Posts tagged 'buildlog'

The upstream ontologist

The Debian Janitor is an automated system that commits fixes for (minor) issues in Debian packages that can be fixed by software. It gradually started proposing merges in early December. The first set of changes sent out ran lintian-brush on sid packages maintained in Git. This post is part of a series about the progress of the Janitor.

The upstream ontologist is a project that extracts metadata about upstream projects in a consistent format.

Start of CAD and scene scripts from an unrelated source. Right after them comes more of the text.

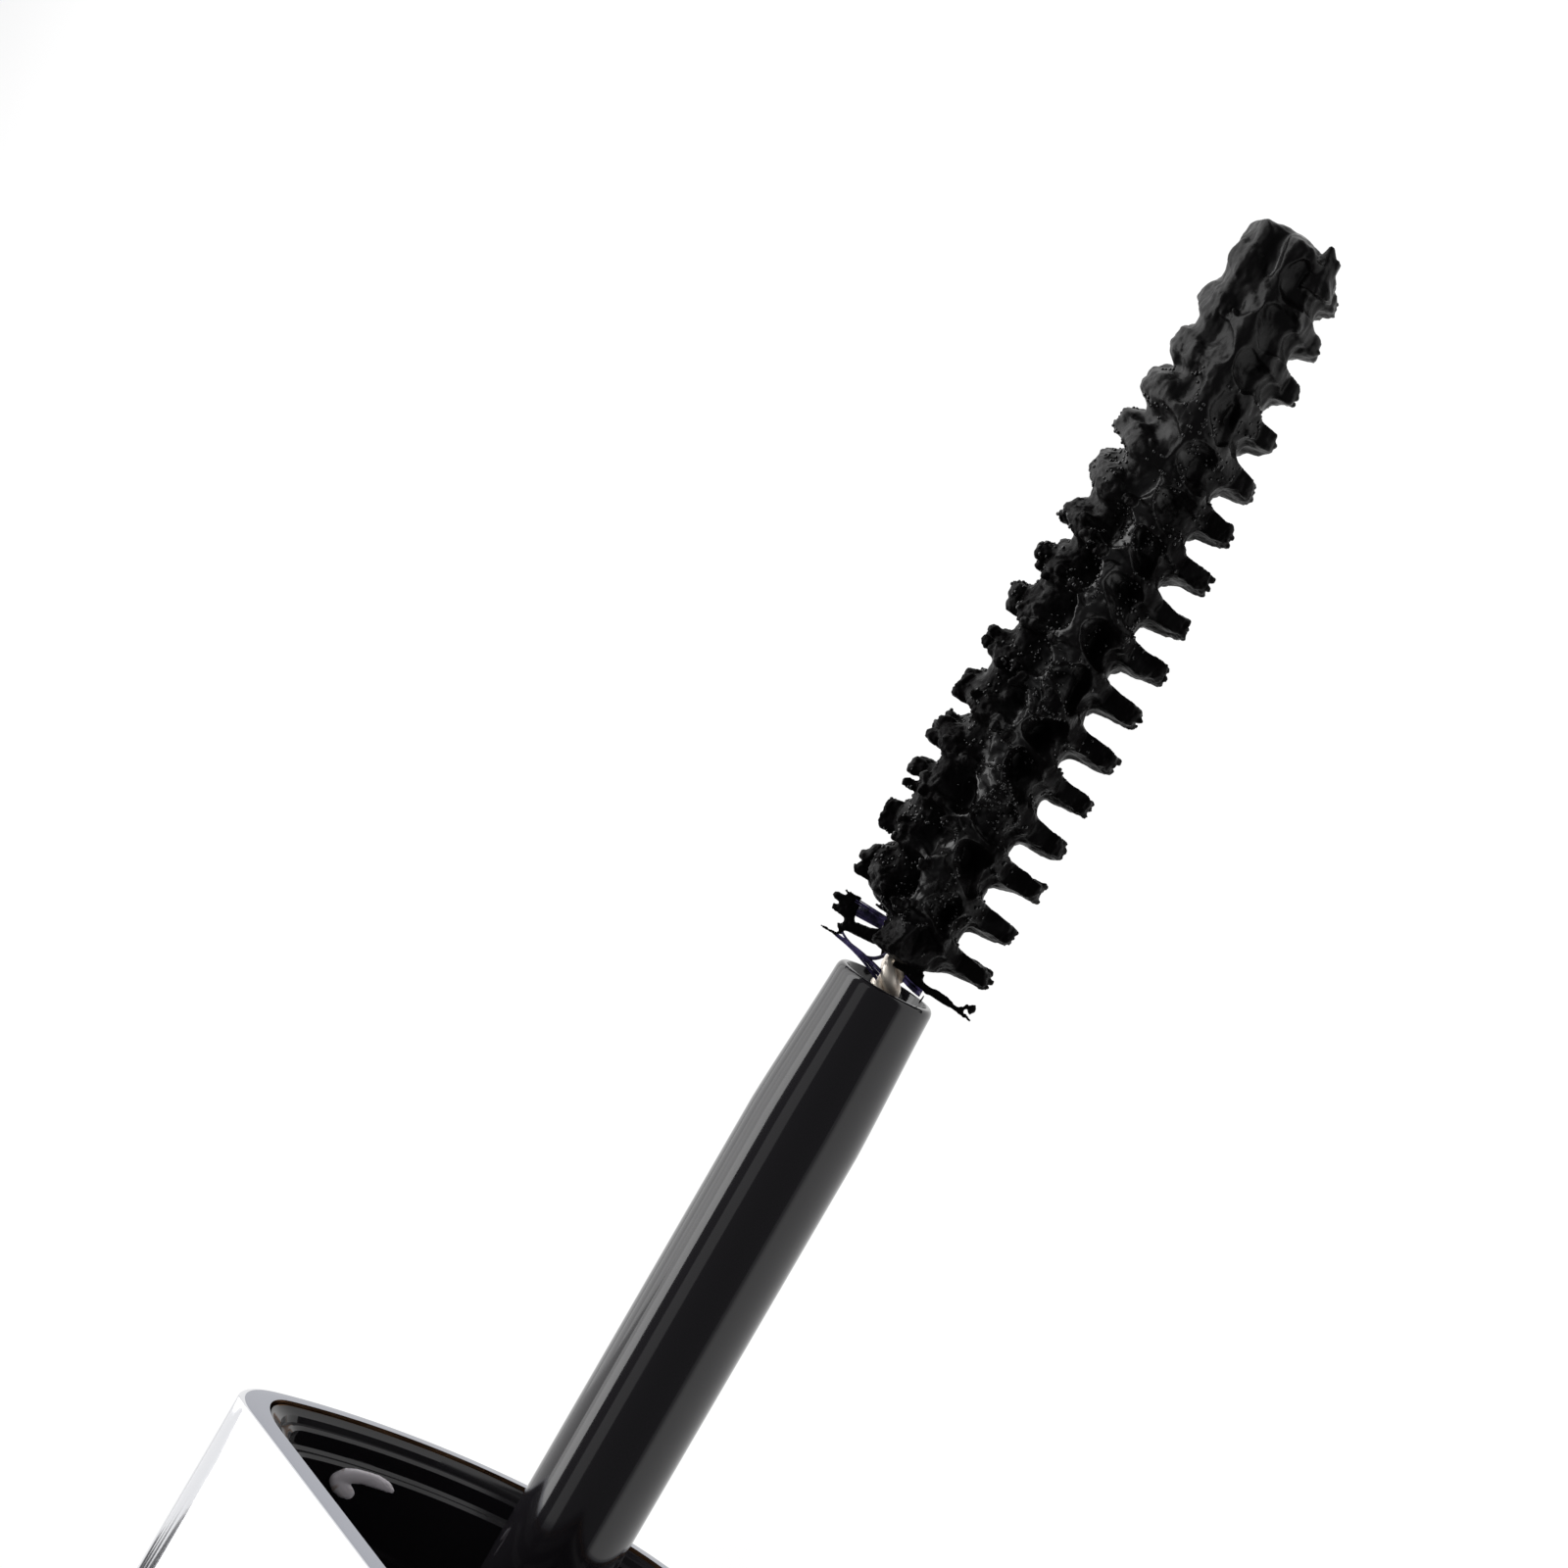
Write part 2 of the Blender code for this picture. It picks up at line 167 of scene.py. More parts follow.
def ramp_to(tree, value, socket, low, high):
    """Maps a 0 to 1 pattern onto a range and feeds it to a socket."""
    spread = tree.nodes.new("ShaderNodeMapRange")
    spread.inputs["From Min"].default_value = 0.3
    spread.inputs["From Max"].default_value = 0.7
    spread.inputs["To Min"].default_value = low
    spread.inputs["To Max"].default_value = high
    tree.links.new(value, spread.inputs["Value"])
    tree.links.new(spread.outputs["Result"], socket)


def bump(tree, shader, height, strength, distance):
    """Fine relief from a height pattern."""
    relief = tree.nodes.new("ShaderNodeBump")
    relief.inputs["Strength"].default_value = strength
    relief.inputs["Distance"].default_value = distance
    tree.links.new(height, relief.inputs["Height"])
    tree.links.new(relief.outputs["Normal"], shader.inputs["Normal"])


def silver_plating():
    """Mirror-bright plating with faint polishing marks along the sleeve."""
    made, tree, shader, where = new_material("silver plating", (0.72, 0.725, 0.745), 0.05, 1.0)
    marks = noise_node(tree, where, 900, 2.0, (0.05, 1, 1))
    ramp_to(tree, marks, shader.inputs["Roughness"], 0.035, 0.075)
    bump(tree, shader, marks, 0.03, 0.02 * MM)
    return made


def cut_edge():
    """Bare cut metal at the rim, finely turned and duller than the plating."""
    made, tree, shader, where = new_material("cut metal edge", (0.33, 0.34, 0.38), 0.16, 1.0)
    marks = noise_node(tree, where, 700, 2.0)
    ramp_to(tree, marks, shader.inputs["Roughness"], 0.13, 0.2)
    return made


def inside_lacquer():
    """Warm brown lacquer on the sleeve's inside, which shows as a thin line under the rim."""
    made, tree, shader, where = new_material("inside lacquer", (0.55, 0.30, 0.16), 0.3, 1.0)
    cloud = noise_node(tree, where, 500, 2.0)
    ramp_to(tree, cloud, shader.inputs["Roughness"], 0.22, 0.4)
    return made


SILVER = silver_plating()
LACQUER = inside_lacquer()
CUT_EDGE = cut_edge()


def sleeve(name, rim, end, body):
    """A D-shaped sleeve from its rim to its far end, with rounded edges and an open bore."""
    heading = 1 if end > rim else -1
    length = abs(end - rim)
    steps = 24
    mesh = bmesh.new()
    ring = start_ring(mesh, d_ring(rim, SLEEVE_WALL, FLAT_WALL))
    inner_mouth = ring
    path = [(0.0, SLEEVE_WALL, FLAT_WALL, 0.0)]
    for k in range(1, 6):
        angle = math.pi / 2 * k / 5
        inset = RIM_ROUND * (1 - math.sin(angle))
        path.append((RIM_ROUND * (1 - math.cos(angle)), inset, inset, 0.0))
    path[1:1] = [(0.0, RIM_ROUND, RIM_ROUND, 0.0)]
    for k in range(1, steps):
        share = k / steps
        path.append((RIM_ROUND + (length - 2 * RIM_ROUND) * share, 0.0, 0.0, share))
    for k in range(6):
        angle = math.pi / 2 * k / 5
        inset = RIM_ROUND * (1 - math.cos(angle))
        path.append((length - RIM_ROUND + RIM_ROUND * math.sin(angle), inset, inset, 0.0))
    path.append((length, SLEEVE_WALL, FLAT_WALL, 0.0))
    for k in range(1, steps):
        share = 1 - k / steps
        path.append((length * share, SLEEVE_WALL, FLAT_WALL, share))
    finishes = []
    for depth, inset, flat_inset, share in path[1:]:
        ring = extrude_ring(mesh, ring, d_ring(rim + heading * depth, inset, flat_inset, share))
        finish = 1 if depth == 0.0 else 2 if inset >= SLEEVE_WALL and depth < length else 0
        finishes += [finish] * (len(mesh.faces) - len(finishes))
    last = [mesh.edges.get((ring[k - 1], ring[k])) for k in range(len(ring))]
    first = [mesh.edges.get((inner_mouth[k - 1], inner_mouth[k])) for k in range(len(ring))]
    bmesh.ops.bridge_loops(mesh, edges=first + last)
    finishes += [2] * (len(mesh.faces) - len(finishes))
    for wall, finish in zip(mesh.faces, finishes):
        wall.material_index = finish
    piece = finish_piece(name, mesh, body, SILVER)
    piece.data.materials.append(CUT_EDGE)
    piece.data.materials.append(LACQUER)
    return piece


cap_sleeve = sleeve("cap_sleeve", rim_x, cap_low.x, "applicator")
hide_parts("cap_shell")


# The cap's end plate. A D-shaped disc of the same plated metal, pressed in to close the far end.
def end_plate(name, node, body):
    """A D-shaped plate with rounded edges in the place of its node."""
    low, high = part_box(node)
    inset = SLEEVE_WALL + 0.3 * MM
    flat_inset = FLAT_WALL + 0.3 * MM
    mesh = bmesh.new()
    ring = start_ring(mesh, d_ring(low.x, inset + RIM_ROUND, flat_inset + RIM_ROUND))
    bmesh.ops.edgeloop_fill(mesh, edges=mesh.edges)
    for x, more in ((low.x + RIM_ROUND, 0.0), (high.x - RIM_ROUND, 0.0), (high.x, RIM_ROUND)):
        ring = extrude_ring(mesh, ring, d_ring(x, inset + more, flat_inset + more))
    bmesh.ops.edgeloop_fill(mesh, edges=[mesh.edges.get((ring[k - 1], ring[k])) for k in range(len(ring))])
    piece = finish_piece(name, mesh, body, SILVER)
    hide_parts(node)
    return piece


end_plate("cap_end_disc", "cap_end_plate", "applicator")


# The cap's weight. A plain steel block hidden behind the lining, which makes the cap feel solid.
def turned_steel():
    """Plain machined steel with fine turning marks."""
    made, tree, shader, where = new_material("machined steel", (0.45, 0.45, 0.47), 0.38, 1.0)
    marks = noise_node(tree, where, 2500, 2.0, (1, 0.1, 0.1))
    ramp_to(tree, marks, shader.inputs["Roughness"], 0.3, 0.5)
    return made


def carry_over(node, finish):
    """A CAD node that keeps its shape and gets a finish."""
    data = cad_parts[node].data
    data.materials.clear()
    data.materials.append(finish)


carry_over("cap_weight", turned_steel())


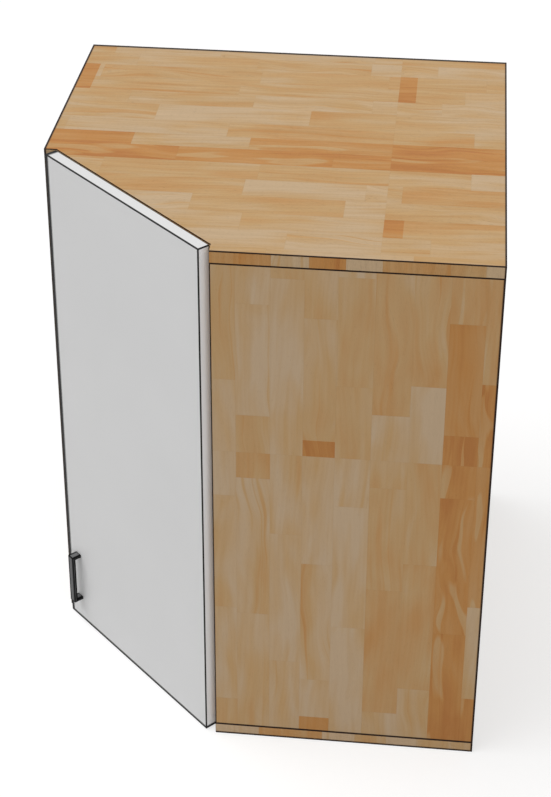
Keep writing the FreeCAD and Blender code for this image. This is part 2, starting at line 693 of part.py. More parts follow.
# Drawn on the front face: X along the door, Y up, and the board grows inwards.
door = slab("door_board", rectangle(size["door_end_inset"], door_low, door_left, door_high),
            size["door_thickness"], size["edge_ease"])
hinge_levels = (size["hinge_height"], size["overall_height"] - size["hinge_height"])
cup_places = [(size["cup_inset"], level) for level in hinge_levels]
sink(door, "door_cup_holes", size["door_thickness"], size["cup_depth"] + play, False,
     circles=[(x, y, size["cup_radius"] + play) for x, y in cup_places])
ear_places = [(size["cup_inset"] + size["ear_offset"], level + size["ear_spacing"] * share)
              for level in hinge_levels for share in (-0.5, 0.5)]
sink(door, "door_cup_screw_holes", size["door_thickness"],
     size["screw_grip"] + size["hole_end_play"], False,
     circles=[(x, y, size["wood_screw_radius"] + play) for x, y in ear_places])
handle_along = door_left - size["handle_inset"]
handle_holes = [(handle_along, size["handle_height"] + size["handle_centres"] * share)
                for share in (-0.5, 0.5)]
sink(door, "door_handle_holes", size["door_thickness"], size["door_thickness"], False,
     circles=[(x, y, size["handle_screw_radius"] + play) for x, y in handle_holes])
face.put(door, ZERO, door_front, ZERO, tilt=AGAINST_Y)
node("door_panel", door)

# The handle's side view: X is the height from its middle, Y the distance from the door.
half_handle = (size["handle_centres"] + size["handle_leg"]) / 2
inside_leg = half_handle - size["handle_leg"]
reach = size["handle_reach"]
handle_view = [(-half_handle, ZERO), (-inside_leg, ZERO), (-inside_leg, reach - size["handle_bar"]),
               (inside_leg, reach - size["handle_bar"]), (inside_leg, ZERO), (half_handle, ZERO),
               (half_handle, reach), (-half_handle, reach)]
handle_blank = slab("handle_blank", handle_view, size["handle_width"], size["handle_ease"])
face.put(handle_blank, handle_along + size["handle_width"] / 2, door_front, size["handle_height"],
         tilt=AGAINST_X)
screw_tip = size["handle_screw_grip"] + size["hole_end_play"]
handle_cuts = [rod("handle_tapping_%d" % number, face, (x, door_front, level), ALONG_Y,
                   size["handle_screw_radius"] + play, screw_tip)
               for number, (x, level) in enumerate(handle_holes)]
node("handle", cut("handle_pull", handle_blank, handle_cuts))

handle_screw = fuse("handle_screw", [
    rod("handle_screw_shank", room, (ZERO, ZERO, ZERO), UPRIGHT, size["handle_screw_radius"],
        size["door_thickness"] + size["handle_screw_grip"]),
    rod("handle_screw_head", room, (ZERO, ZERO, -size["screw_head"]), UPRIGHT,
        size["screw_head_radius"], size["screw_head"]),
])
node("handle_screws", group("handle_screw_set", copies(
    "handle_screw_copy", handle_screw,
    [(face, (x, door_back, level), ALONG_Y) for x, level in handle_holes])))

bumper_along = door_left - size["bumper_inset"]
bumper_length = size["door_gap"] - size["bumper_slack"]
node("door_bumpers", group("bumper_set", [
    rod("bumper_%d" % number, face, (bumper_along, size["bumper_slack"], level), ALONG_Y,
        size["bumper_radius"], bumper_length)
    for number, level in enumerate((board / 2, size["overall_height"] - board / 2))]))

# ---- hinges -----------------------------------------------------------------------------------

pin = size["pivot_radius"]
eye = pin + size["eye_wall"]
slim_eye = eye - size["flange_thickness"] / 2
arm_in = (size["arm_pivot_in_along"], size["arm_pivot_in_out"])
arm_out = (size["arm_pivot_out_along"], size["arm_pivot_out_out"])
cup_in = (size["cup_pivot_in_along"], size["cup_pivot_in_out"])
cup_out = (size["cup_pivot_out_along"], size["cup_pivot_out_out"])


def both_cheeks(name, shape_of, inner, outer):
    """The same plate on each side of the hinge's middle."""
    thickness = outer - inner
    return [shape_of(name + "_low", -outer, thickness), shape_of(name + "_high", inner, thickness)]


def point_beside(start, end, along, aside):
    """A point at a distance along a run and another to its left."""
    dx = end[0] - start[0]
    dy = end[1] - start[1]
    span = length_of(dx, dy)
    return (start[0] + dx / span * along - dy / span * aside,
            start[1] + dy / span * along + dx / span * aside)


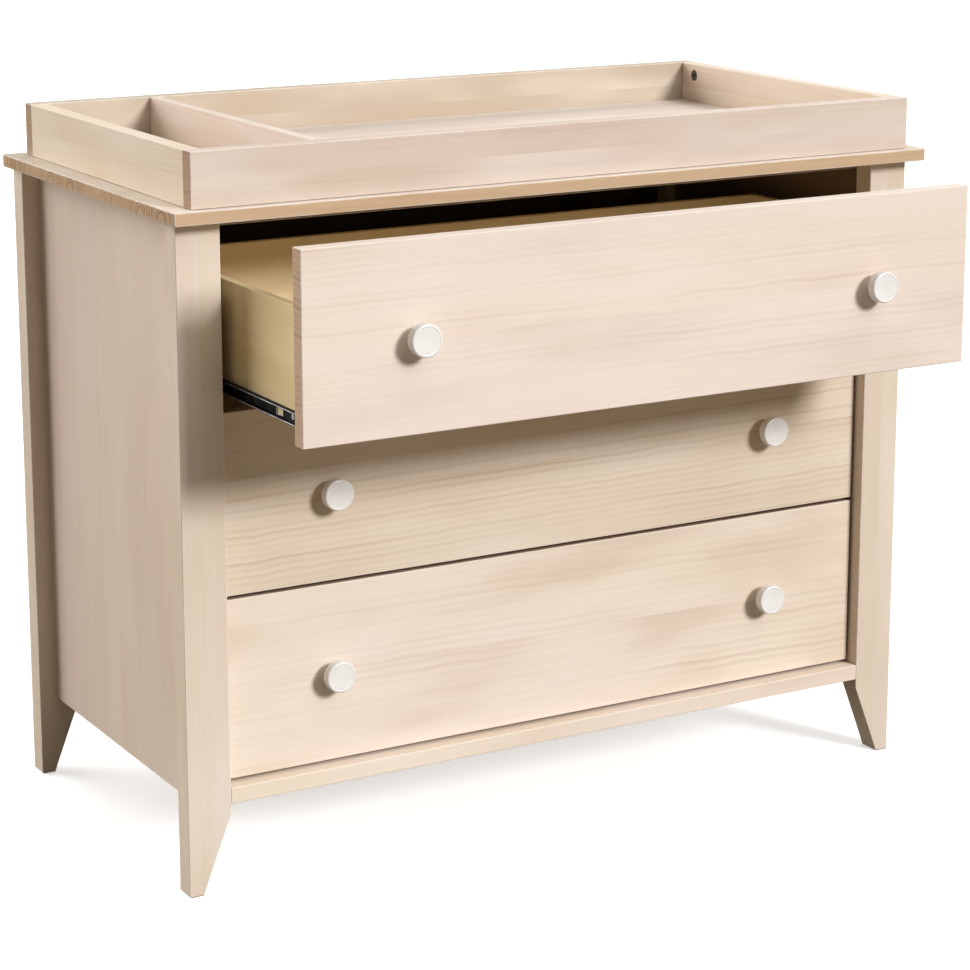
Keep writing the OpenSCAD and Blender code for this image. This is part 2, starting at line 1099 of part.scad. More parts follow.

It does this with a combination of heuristics and reading ecosystem-specific metadata files, such as Python’s setup.py, rust’s Cargo.toml as well as e.g. scanning README files.

Supported Data Sources

It will extract information from a wide variety of sources, including:

Supported Fields

Fields that it currently provides include:

  • Homepage: homepage URL
  • Name: name of the upstream project
  • Contact: contact address of some sort of the upstream (e-mail, mailing list URL)
  • Repository: VCS URL
  • Repository-Browse: Web URL for viewing the VCS
  • Bug-Database: Bug database URL (for web viewing, generally)
  • Bug-Submit: URL to use to submit new bugs (either on the web or an e-mail address)
  • Screenshots: List of URLs with screenshots
  • Archive: Archive used - e.g. SourceForge
  • Security-Contact: e-mail or URL with instructions for reporting security issues
  • Documentation: Link to documentation on the web:
  • Wiki: Wiki URL
  • Summary: one-line description of the project
  • Description: longer description of the project
  • License: Single line license description (e.g. “GPL 2.0”) as declared in the metadata[1]
  • Copyright: List of copyright holders
  • Version: Current upstream version
  • Security-MD: URL to markdown file with security policy

All data fields have a “certainty” associated with them (“certain”, “confident”, “likely” or “possible”), which gets set depending on how the data was derived or where it was found. If multiple possible values were found for a specific field, then the value with the highest certainty is taken.

Interface

The ontologist provides a high-level Python API as well as two command-line tools that can write output in two different formats:

For example, running guess-upstream-metadata on dulwich:

 % guess-upstream-metadata
 <string>:2: (INFO/1) Duplicate implicit target name: "contributing".
 Name: dulwich
 Repository: https://www.dulwich.io/code/
 X-Security-MD: https://github.com/dulwich/dulwich/tree/HEAD/SECURITY.md
 X-Version: 0.20.21
 Bug-Database: https://github.com/dulwich/dulwich/issues
 X-Summary: Python Git Library
 X-Description: |
   This is the Dulwich project.
   It aims to provide an interface to git repos (both local and remote) that
   doesn't call out to git directly but instead uses pure Python.
 X-License: Apache License, version 2 or GNU General Public License, version 2 or later.
 Bug-Submit: https://github.com/dulwich/dulwich/issues/new

Lintian-Brush

lintian-brush can update DEP-12-style debian/upstream/metadata files that hold information about the upstream project that is packaged as well as the Homepage in the debian/control file based on information provided by the upstream ontologist. By default, it only imports data with the highest certainty - you can override this by specifying the —uncertain command-line flag.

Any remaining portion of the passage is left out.